Politik bei den Grünen muss Spaß machen

Während in Berlin die älteren, etablierten Grünen über die Zukunft der Partei debattierten, machten sich vorwiegend junge Realo-Grüne in Leipzig daran, die Partei vom Muff 20 alternativer Jahre zu befreien    ■ Von Robin Alexander

Leipzig (taz) – „Das haben die doch absichtlich gemacht, oder, Mathias?“, fragt ein junger Mann im klein karierten Jackett. Die selbst ernannte zweite Generation der Grünen trifft sich an diesem Sonntag im Leipziger Jugendzentrum Wabe. Fünfzig Abgeordnete und Funktionäre, überwiegend unter 35, sind sauer, weil ihr „Leipziger Kongress“ nicht die ungeteilte Aufmerksamkeit bekommt. Müssen 18 grüne Großkopferte auch ausgerechnet am selben Wochenende über dieselben Themen in Berlin streiten, über das Programm und das Profil der Grünen?

„Och, Absicht war die Termingleichheit bestimmt nicht“, entgegnet der angesprochene Mathias, Nachname: Wagner. Mit 25 Jahren gilt er unter den versammelten Youngstern schon als Experte für die Pläne der Parteioberen. Wagner ist persönlicher Referent von Rezzo Schlauch, dem Fraktionschef der Grünen im Bundestag. Wagner ist so wichtig, dass ihn schon die Bertelsmann-Stiftung eingeladen hat und er nicht ohne Absprache zitiert werden möchte, wenn er beim Wein über Politik spricht.

Interessierte können nachlesen: Mit dem Text „Bündnis90/Die Grünen haben eine zweite Chance verdient“ mischte Wagner und sein Koautor Jens Kröcher im Juni die Partei auf. „Organisierte Verantwortungslosigkeit, Misstrauenskultur und Besserwisserei“ würden die „reformunwillige Partei“ prägen, analysierten die Autoren. In Leipzig wollen sie den „Muff von zwanzig alternativen Jahren“ auslüften.
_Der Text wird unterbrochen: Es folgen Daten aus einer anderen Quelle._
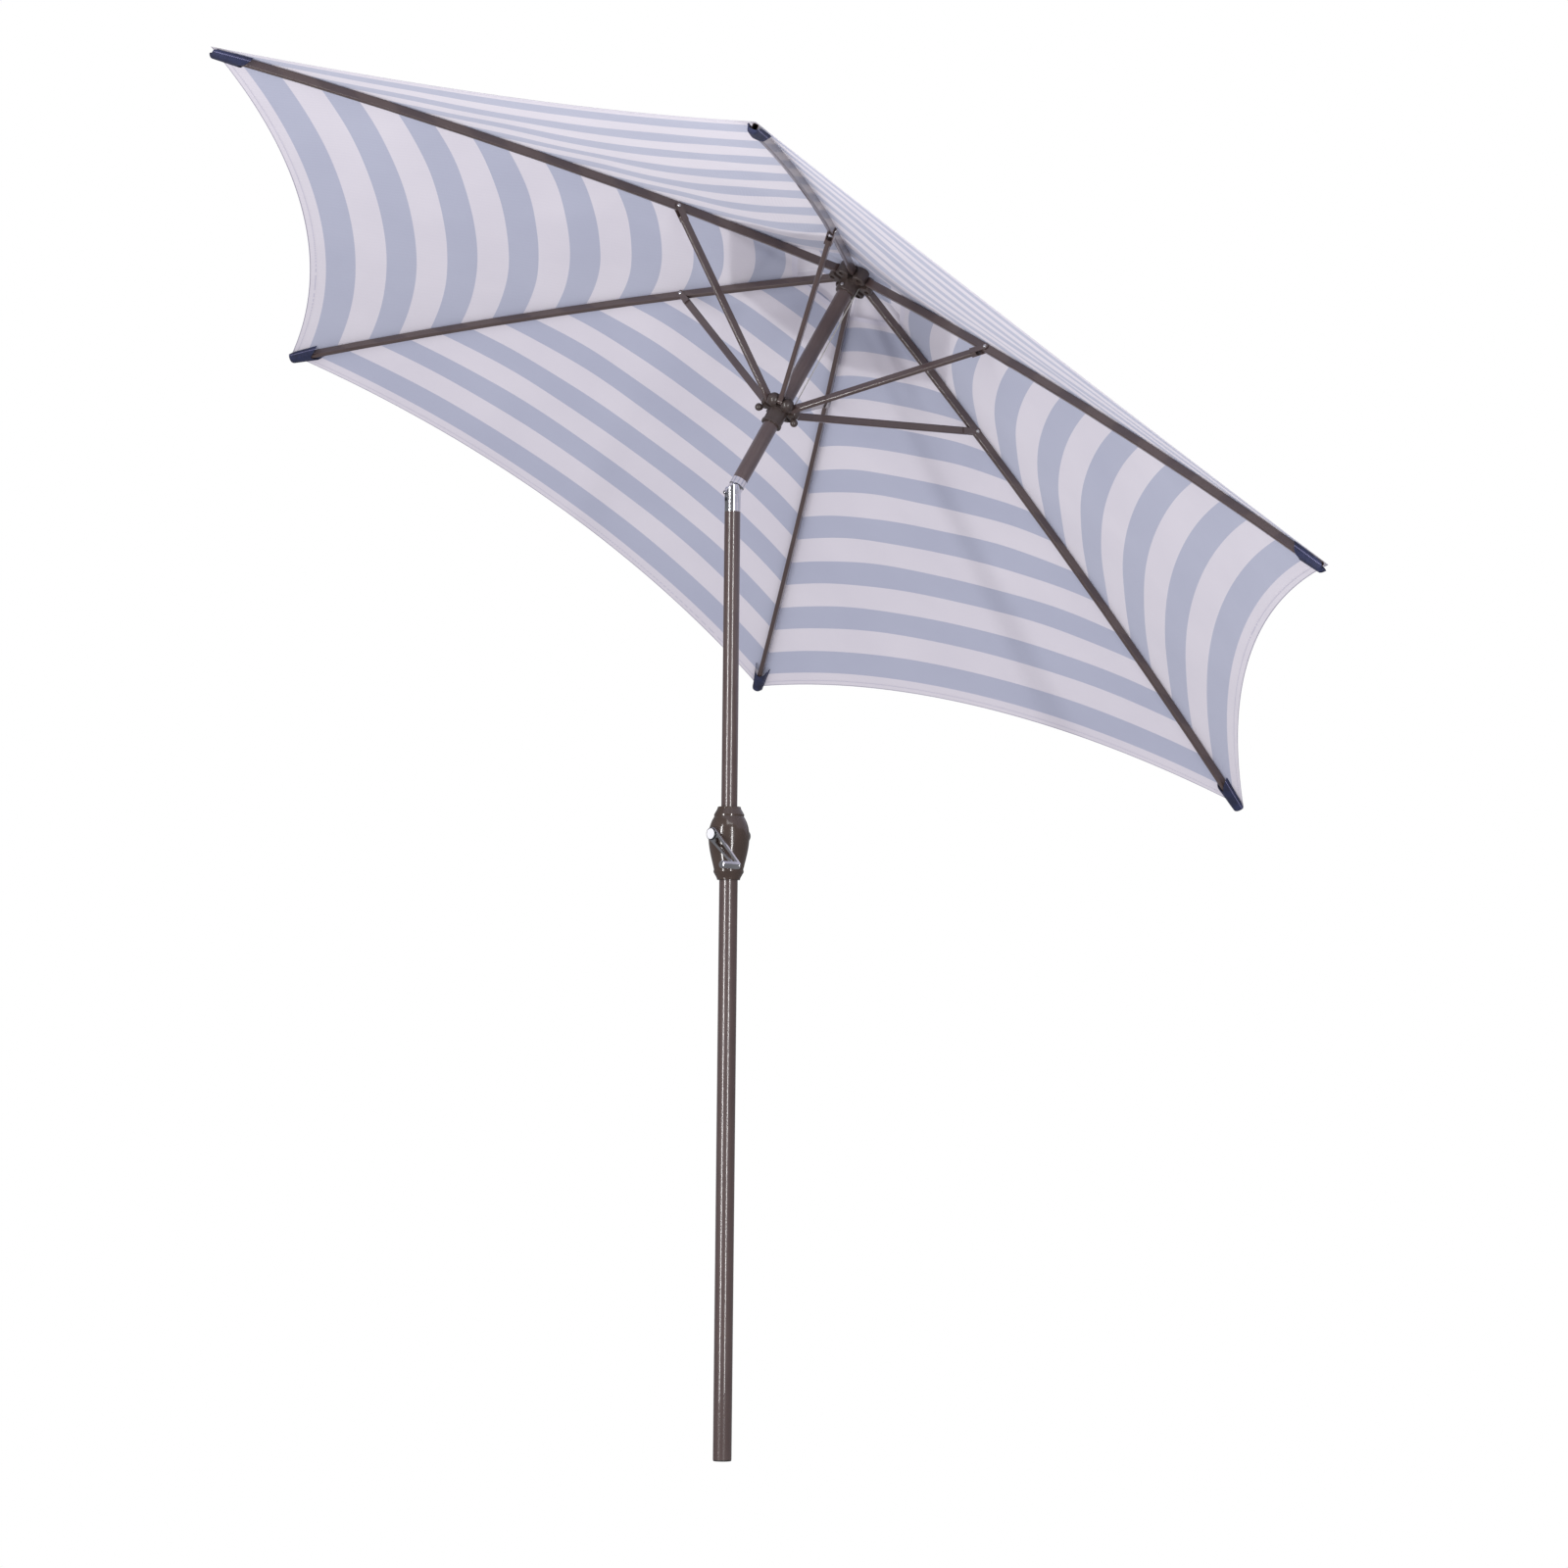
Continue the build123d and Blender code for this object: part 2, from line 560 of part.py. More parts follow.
with BuildPart() as pulley:
    with BuildSketch(radial_at(CORD_AZIMUTH, PULLEY_OUT, PULLEY_H)):
        Circle(PULLEY_R + 2.4)
    extrude(amount=PULLEY_SLOT - SIDE_PLAY, both=True)
    with BuildSketch(radial_at(CORD_AZIMUTH, PULLEY_OUT, PULLEY_H)):
        Circle(PULLEY_R + 3)
        Circle(PULLEY_R - 0.2, mode=Mode.SUBTRACT)
    extrude(amount=CORD_R + 0.4, both=True, mode=Mode.SUBTRACT)
    with BuildSketch(radial_at(CORD_AZIMUTH, PULLEY_OUT, PULLEY_H)):
        Circle(1.5 + FIT)
    extrude(amount=10, both=True, mode=Mode.SUBTRACT)
save(pulley, "pulley")

# ---------------------------------------------------------------- runner
RUNNER_COLLAR_R = 20.5
RUNNER_BOTTOM = RUNNER_PIN_H - 45.0
RUNNER_LOW = RUNNER_PIN_H - 13.0
RUNNER_HIGH = RUNNER_PIN_H + 13.0
RUNNER_SLOT_IN = 21.5
DOME_R = 14.5
DOME_OUT = 29.5
KNOB_R = 8.2
KNOB_OUT = 41.0
KNOB_H = RUNNER_PIN_H - 20.0
KNOB_AZIMUTHS = (150.0, 330.0)

with BuildPart() as runner:
    with BuildSketch(across(RUNNER_BOTTOM)):
        Circle(RUNNER_COLLAR_R)
    extrude(amount=RUNNER_HIGH - RUNNER_BOTTOM)
    with BuildSketch(across(RUNNER_BOTTOM)):
        Circle(RUNNER_COLLAR_R + 1.6)
    extrude(amount=5)
    with BuildSketch(across(RUNNER_LOW)):
        Circle(36)
    extrude(amount=2 * 9)
    for k in range(RIB_COUNT):
        spot = radial_at(HALF + k * STEP, DOME_OUT, RUNNER_PIN_H)
        with Locations(spot):
            Sphere(DOME_R)
    with BuildSketch(across(RUNNER_LOW - 8)):
        with PolarLocations((RUNNER_SLOT_IN + 70) / 2, RIB_COUNT):
            Rectangle(70 - RUNNER_SLOT_IN, STRUT_WIDE + 2 * SIDE_PLAY)
    extrude(amount=60, mode=Mode.SUBTRACT)
    for k in range(RIB_COUNT):
        with BuildSketch(radial_at(k * STEP, RUNNER_PIN_R, RUNNER_PIN_H)):
            Circle(2.5 + FIT)
        extrude(amount=12.5, both=True, mode=Mode.SUBTRACT)
    with BuildSketch(across(RUNNER_BOTTOM - 1)):
        Circle(UPPER_POLE_R + SLIDE)
    extrude(amount=60, mode=Mode.SUBTRACT)
    for azimuth in KNOB_AZIMUTHS:
        with BuildSketch(across(RUNNER_LOW - 20)):
            with PolarLocations(34, 1, start_angle=azimuth):
                Circle(2.2)
        extrude(amount=24, mode=Mode.SUBTRACT)
save(runner, "runner")

with BuildPart() as runner_pins:
    for k in range(RIB_COUNT):
        with BuildSketch(radial_at(k * STEP, RUNNER_PIN_R, RUNNER_PIN_H)):
            Circle(2.5)
        extrude(amount=12, both=True)
save(runner_pins, "runner_pins")

with BuildPart() as runner_knobs:
    for azimuth in KNOB_AZIMUTHS:
        with Locations(radial_at(azimuth, KNOB_OUT, KNOB_H)):
            Sphere(KNOB_R)
        with BuildSketch(across(KNOB_H - 2)):
            with PolarLocations(34, 1, start_angle=azimuth):
                Circle(2.2 - FIT)
        extrude(amount=RUNNER_LOW + 3 - KNOB_H)
save(runner_knobs, "runner_knobs")

# ---------------------------------------------------------------- lift cord
def cord_between(start, end):
    """Straight run of the lift cord from one point to another."""
    along = (Vector(*end) - Vector(*start))
    with BuildPart() as run:
        with BuildSketch(Plane(origin=start, z_dir=along)):
            Circle(CORD_R)
        extrude(amount=along.length)
    return run


spool_side = SPOOL_R + CORD_R + LOOSE
lift_cord_lower = cord_between(
    (spool_side * CRANK_SIDE[0], spool_side * CRANK_SIDE[1], CRANK_Z),
    (CORD_TILT_X, 0, PIVOT_Z + TILT_FLOOR - 1),
)
save(lift_cord_lower, "lift_cord_lower")

cord_in = PULLEY_OUT - PULLEY_R - CORD_R
lift_cord_upper = cord_between(
    LEAN.from_local_coords((CORD_TILT_X, 0, -13)),
    radial(CORD_AZIMUTH).from_local_coords((cord_in, PULLEY_H, 0)),
)
save(lift_cord_upper, "lift_cord_upper")

cord_out = PULLEY_OUT + PULLEY_R + CORD_R
lift_cord_outer = cord_between(
    radial(CORD_AZIMUTH).from_local_coords((cord_out, PULLEY_H, 0)),
    radial(CORD_AZIMUTH).from_local_coords((cord_out + 3, RUNNER_PIN_H + DOME_R - 0.4, 0)),
)
save(lift_cord_outer, "lift_cord_outer")

# ---------------------------------------------------------------- ribs and struts
RIB_TUBE_START = 40.0
RIB_END = TIP_R - 6.0
RIB_STRETCHES = 8
RIB_STATIONS = [
    RIB_TUBE_START + (RIB_END - RIB_TUBE_START) * i / RIB_STRETCHES for i in range(RIB_STRETCHES + 1)
]
STRUT_REACH = hypot(JOINT_R - RUNNER_PIN_R, JOINT_H - RUNNER_PIN_H)
STRUT_CLIMB = degrees(atan2(JOINT_H - RUNNER_PIN_H, JOINT_R - RUNNER_PIN_R))
CLIP_THICK = 2.0
CLIP_IN = RIB_WIDE / 2 + SIDE_PLAY
RIVET_R = 3.0
CLIP_BACK = 22.0
CLIP_TUBE_END = STRUT_REACH - CLIP_BACK

for k, letter in enumerate(RIB_NAMES):
    azimuth = k * STEP

    # rib: a rectangular tube in short straight stretches, with an eye at the hub
    with BuildPart() as rib:
        with BuildLine(radial(azimuth)) as path:
            Polyline(*[(r, rib_height(r)) for r in RIB_STATIONS])
        line = path.wires()[0]
        start = Plane(origin=line @ 0, x_dir=radial(azimuth).z_dir, z_dir=line % 0)
        with BuildSketch(start):
            RectangleRounded(RIB_WIDE, RIB_DEEP, 3)
            RectangleRounded(RIB_WIDE - 2 * RIB_WALL, RIB_DEEP - 2 * RIB_WALL, 2, mode=Mode.SUBTRACT)
        sweep(path=line, transition=Transition.RIGHT)
        with BuildSketch(radial_at(azimuth, HUB_PIN_R, HUB_PIN_H, rib_slope(HUB_PIN_R))):
            Circle(8)
            with Locations((8, 0)):
                Rectangle(16, 16)
        extrude(amount=RIB_WIDE / 2, both=True)
        with BuildSketch(radial_at(azimuth, HUB_PIN_R, HUB_PIN_H)):
            Circle(2.5 + FIT)
        extrude(amount=20, both=True, mode=Mode.SUBTRACT)
        with BuildSketch(radial_at(azimuth, JOINT_R, JOINT_H)):
            Circle(RIVET_R + FIT)
        extrude(amount=20, both=True, mode=Mode.SUBTRACT)
    save(rib, f"rib_{letter}")

    # strut: a straight rectangular tube, an eye at the runner, a riveted clip round the rib
    climb = radial_at(azimuth, RUNNER_PIN_R, RUNNER_PIN_H, STRUT_CLIMB)
    with BuildPart() as strut:
        with BuildSketch(Plane(origin=climb.origin + climb.x_dir * 14, x_dir=climb.z_dir, z_dir=climb.x_dir)):
            RectangleRounded(STRUT_WIDE, STRUT_DEEP, 3)
            RectangleRounded(STRUT_WIDE - 2 * RIB_WALL, STRUT_DEEP - 2 * RIB_WALL, 2, mode=Mode.SUBTRACT)
        extrude(amount=CLIP_TUBE_END - 14)
        with BuildSketch(climb):
            Circle(8)
            with Locations((10, 0)):
                Rectangle(20, 14)
        extrude(amount=STRUT_WIDE / 2, both=True)
        with BuildSketch(climb):
            Circle(2.5 + OPEN_PIVOT)
        extrude(amount=20, both=True, mode=Mode.SUBTRACT)
        with BuildSketch(climb):
            with Locations((STRUT_REACH, 0)):
                Circle(7.5)
            with Locations(((STRUT_REACH + CLIP_TUBE_END - 12) / 2, 0)):
                Rectangle(CLIP_BACK + 12, 13)
        extrude(amount=CLIP_IN + CLIP_THICK, both=True)
        with BuildSketch(climb):
            with Locations((STRUT_REACH + 20 - CLIP_BACK / 2, 0)):
                Rectangle(CLIP_BACK + 40, 60)
        extrude(amount=CLIP_IN, both=True, mode=Mode.SUBTRACT)
        with BuildSketch(climb):
            with Locations((STRUT_REACH, 0)):
                Circle(RIVET_R)
        extrude(amount=CLIP_IN + CLIP_THICK + 1.5, both=True)
    save(strut, f"strut_{letter}")

# ---------------------------------------------------------------- canopy
POCKET_LONG = 92.0
POCKET_HALF_WIDE = 16.0
POCKET_FLOOR = 12.5
POCKET_SKIN = 2.5
POCKET_TOP = 6.4
PANEL_WIDE = 800.0


def hem_u(lateral, corner_r, scallop):
    """Distance of a gore's curved hem from the pole, along the gore's middle line."""
    half_chord = corner_r * sin(radians(HALF))
    chord_u = corner_r * cos(radians(HALF))
    if scallop < 1:
        return chord_u
    bow = (half_chord**2 + scallop**2) / (2 * scallop)
    return chord_u - scallop + bow - sqrt(bow**2 - lateral**2)


def half_gore(azimuth, side, height, inner_r, corner_r, scallop):
    """Cloth from one rib to the middle of the gore beside it; height gives its underside at a rib."""
    gore = azimuth + side * HALF
    shrink = cos(radians(HALF))
    stations = (inner_r, (inner_r + corner_r) / 2, corner_r)
    low = [(shrink * r, height(r)) for r in stations]
    high = [(u, h + CLOTH) for u, h in low]
    slant = sin(radians(HALF))
    rib_in = (inner_r * shrink + CLOTH_GAP * slant, -side * (inner_r * slant - CLOTH_GAP * shrink))
    corner = (corner_r * shrink + CLOTH_GAP * slant, -side * (corner_r * slant - CLOTH_GAP * shrink))
    quarter = -side * corner_r * slant / 2
    middle = -side * CLOTH_GAP
    with BuildPart() as half:
        with BuildSketch(radial(gore)):
            with BuildLine():
                ThreePointArc(*low)
                Line(low[2], high[2])
                ThreePointArc(high[2], high[1], high[0])
                Line(high[0], low[0])
            make_face()
        extrude(amount=PANEL_WIDE, both=True)
        with BuildSketch(across(0, gore)):
            with BuildLine():
                Line((inner_r * shrink, middle), rib_in)
                Line(rib_in, corner)
                ThreePointArc(
                    corner,
                    (hem_u(quarter, corner_r, scallop), quarter),
                    (hem_u(0, corner_r, scallop), middle),
                )
                Line((hem_u(0, corner_r, scallop), middle), (inner_r * shrink, middle))
            make_face()
        extrude(amount=PANEL_WIDE, mode=Mode.INTERSECT)
    return half


def canopy_height(radius):
    """Underside of the main canopy above a rib."""
    return rib_height(radius) + CLOTH_LIFT


def vent_height(radius):
    """Underside of the vent above a rib."""
    first = (VENT_MID_H - VENT_TOP_H) / (VENT_MID_R - VENT_IN_R)
    second = (VENT_OUT_H - VENT_MID_H) / (VENT_OUT_R - VENT_MID_R)
    bend = (second - first) / (VENT_OUT_R - VENT_IN_R)
    return VENT_TOP_H + first * (radius - VENT_IN_R) + bend * (radius - VENT_IN_R) * (radius - VENT_MID_R)


for k, letter in enumerate(RIB_NAMES):
    azimuth = k * STEP

    # pocket of folded webbing that holds the rib's end
    pocket_r = TIP_R - POCKET_LONG * cos(radians(rib_slope(TIP_R)))
    sleeve = radial_at(azimuth, pocket_r, rib_height(pocket_r), rib_slope((pocket_r + TIP_R) / 2))
    section = Plane(origin=sleeve.origin, x_dir=sleeve.z_dir, z_dir=sleeve.x_dir)
    up = 1 if section.y_dir.dot(LEAN.z_dir) > 0 else -1
    with BuildPart() as tip_pocket:
        with BuildSketch(section):
            Polygon(
                (-POCKET_HALF_WIDE + 6, -up * POCKET_FLOOR),
                (POCKET_HALF_WIDE - 6, -up * POCKET_FLOOR),
                (POCKET_HALF_WIDE, up * POCKET_TOP),
                (-POCKET_HALF_WIDE, up * POCKET_TOP),
                align=None,
            )
        extrude(amount=POCKET_LONG)
        with BuildSketch(section):
            with Locations((0, up * (30 - POCKET_FLOOR + POCKET_SKIN))):
                Rectangle(RIB_WIDE + 2 * SIDE_PLAY, 60)
        extrude(amount=POCKET_LONG - 4, mode=Mode.SUBTRACT)
    save(tip_pocket, f"tip_pocket_{letter}")

    canopy_halves = [
        half_gore(azimuth, side, canopy_height, CANOPY_IN_R, CANOPY_OUT_R, SCALLOP) for side in (-1, 1)
    ]
    with BuildPart() as canopy_panel:
        for half in canopy_halves:
            add(half)
    save(canopy_panel, f"canopy_panel_{letter}")

    vent_halves = [half_gore(azimuth, side, vent_height, VENT_IN_R, VENT_OUT_R, 0) for side in (-1, 1)]
    with BuildPart() as vent_panel:
        for half in vent_halves:
            add(half)
    save(vent_panel, f"vent_panel_{letter}")
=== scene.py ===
"""Beach umbrella: looks, soft pieces, studio and camera. Metres, in the frame of the CAD model."""

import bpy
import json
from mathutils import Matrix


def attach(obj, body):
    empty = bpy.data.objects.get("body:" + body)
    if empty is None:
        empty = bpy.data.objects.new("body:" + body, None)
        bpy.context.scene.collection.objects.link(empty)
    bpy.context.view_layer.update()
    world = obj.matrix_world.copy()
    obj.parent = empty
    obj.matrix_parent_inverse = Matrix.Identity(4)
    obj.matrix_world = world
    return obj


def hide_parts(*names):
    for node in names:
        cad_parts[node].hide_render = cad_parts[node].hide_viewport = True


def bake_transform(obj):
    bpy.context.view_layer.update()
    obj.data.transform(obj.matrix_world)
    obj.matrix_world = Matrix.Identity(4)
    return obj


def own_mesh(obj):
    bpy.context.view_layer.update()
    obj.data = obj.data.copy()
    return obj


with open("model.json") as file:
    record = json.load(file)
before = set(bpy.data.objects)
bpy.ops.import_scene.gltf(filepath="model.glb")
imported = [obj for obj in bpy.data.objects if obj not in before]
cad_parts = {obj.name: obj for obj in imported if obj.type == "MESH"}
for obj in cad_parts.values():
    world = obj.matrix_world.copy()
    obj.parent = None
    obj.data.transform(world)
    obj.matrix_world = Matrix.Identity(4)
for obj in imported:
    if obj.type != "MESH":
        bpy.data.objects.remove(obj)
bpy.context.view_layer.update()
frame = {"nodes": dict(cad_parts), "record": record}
import json
from math import cos, pi, radians, sin, sqrt

import bpy
import numpy as np
from mathutils import Matrix, Vector

nodes = frame["nodes"]
record = frame["record"]
joints = {j["name"]: j for j in record["behaviour"]["joints"]}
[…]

Ganz so frisch bei den Grünen sind die im Jugendzentrum versammelten allerdings nicht. Jens Kröcher hat in 26 Lebens- und 6 Parteijahren schon in Stadträten, Kreistagen und Landesgeschäftstellen gewirkt. Was ihn und die anderen Kongressteilnehmer von den kritisierten Parteifreunden unterscheidet? Kröcher: „Wir wollen uns Erfolg erarbeiten.“

So wird nach einem Frühstück für 6 Mark 66 und einer Begrüßung durch Parteisprecherin Gunda Röstel brav über „Reformstau in Deutschland“ diskutiert. Röstel bestreitet, dass der von ihr vertretene Realo-Flügel auf „langfristige Ziele und Visionen“ verzichte. Eine solche Vision ist für Röstel das Null-Energie-Haus, das nur über einen „breiten gesellschaftlichen Dialog mit der Handwerkerschaft“ zu erreichen sei. Außer mit dem Haus möchten die jungen Grünen mit Generationengerechtigkeit, Familie und Nachhaltigkeit als so genannten Türöffnerthemen neue Wähler finden.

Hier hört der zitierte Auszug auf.